Looking at the economic fundamentals and central bank policies of all the major Forex currencies, we begin the year 2020 with the U.S. and Canadian Dollars as the currencies in the strongest positions, while the Japanese Yen and Australian Dollar are in the weakest positions. Such fundamental situations, once established, tend to persist for some time.

Even if you agree with my analysis, this does not mean you should just open a long trade in USD/JPY right away, for example, and sit tight. I believe that fundamental analysis should ONLY be used as a filter to confirm technical analysis. This means that if the USD/JPY makes new long-term high prices, you could trade with this long trend and use my fundamental analysis of these currencies to confirm the trade, and to have more confidence in it. Price action is more important than fundamental analysis.

In my last yearly Forex fundamental analysis, at the end of 2017, I called long USD/CAD as the strongest fundamental trade for the coming year. During 2018, the value of the USD/CAD currency pair rose by 8.48%.

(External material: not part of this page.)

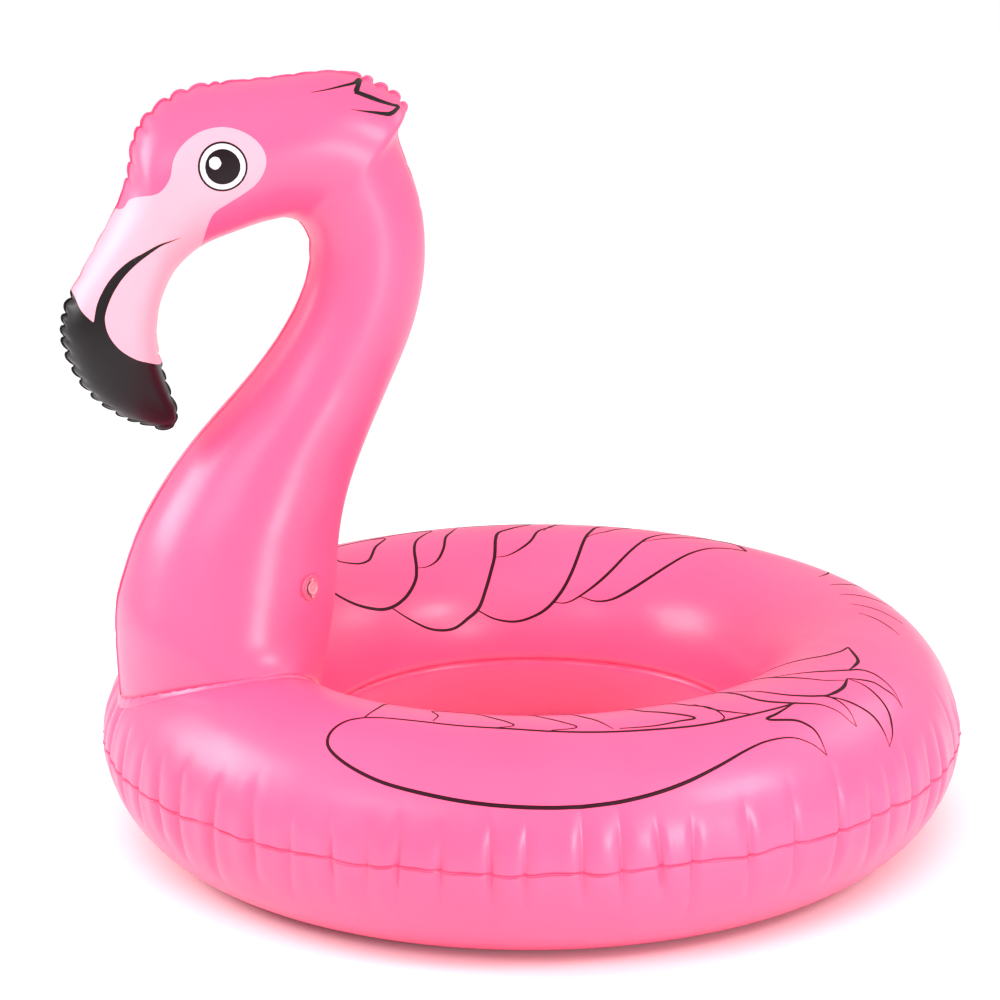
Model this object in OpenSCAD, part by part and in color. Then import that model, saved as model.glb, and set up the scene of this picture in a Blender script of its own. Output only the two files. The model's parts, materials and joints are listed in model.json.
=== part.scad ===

Building a Fundamental Analysis of Major Currencies

The first step is to conduct a basic fundamental analysis of each of the eight major global currencies most relevant to Forex traders, by examining the current state of key economic indicators and central bank policies and interest rates. Additionally, it is important to see where the consensus forecasts are pointing towards. So, let’s look at the eight major currencies important to Forex traders one by one.

U.S. Dollar

The interest rate paid by the Dollar’s central bank, the Federal Reserve, is just under 1.75%. This is relatively high, just a little less than that paid by the Bank of Canada, meaning that over the short term the interest rate should contribute to a rise in the Dollar’s value. However, the rate differentials are quite small so it may not be a strong factor. Markets are expecting the Federal Reserve to hold rates steady over the next few months, and the most recent action was a rate cut.

Gross domestic product is currently running at an annualized rate of increase of 2.1%, slightly higher than had been expected. Most forecasters expect the rate of growth to slow slightly in 2020, but still to be a relatively healthy 2.0%.

Inflation is running at 1.8% now, meaning the real interest rate is very marginally negative.

The Federal Reserve can be said to be in neutral mode – it is neither tightening nor loosening monetary policy but is watching on the sidelines.

Euro

The interest rate paid by the European Central Bank is approximately zero. This is relatively low, higher only than Japan and Switzerland, meaning that over the short term this interest rate should contribute to a fall in the Euro’s value. Markets are expecting the ECB to hold rates steady over the next few months, but their most recent action by the ECB on rates was a rate cut.

Gross domestic product is currently running at an annualized rate of increase of 1.4%, slightly higher than had been expected. Most forecasters expect the rate of growth to increase a little in 2020, to 1.6%.

Inflation is running at 0.7% now, meaning the real interest rate is a negative -0.7%.

The ECB can be said to be in neutral mode concerning overall monetary policy.

Japanese Yen

A negative interest rate is imposed by the Bank of Japan, at -0.1%. This is low, higher only than Switzerland’s rate, meaning that over the short term the interest rate should contribute to a fall in the Yen’s value. Markets are expecting that the Bank of Japan will be prone to cutting its already negative rate even further over the coming months.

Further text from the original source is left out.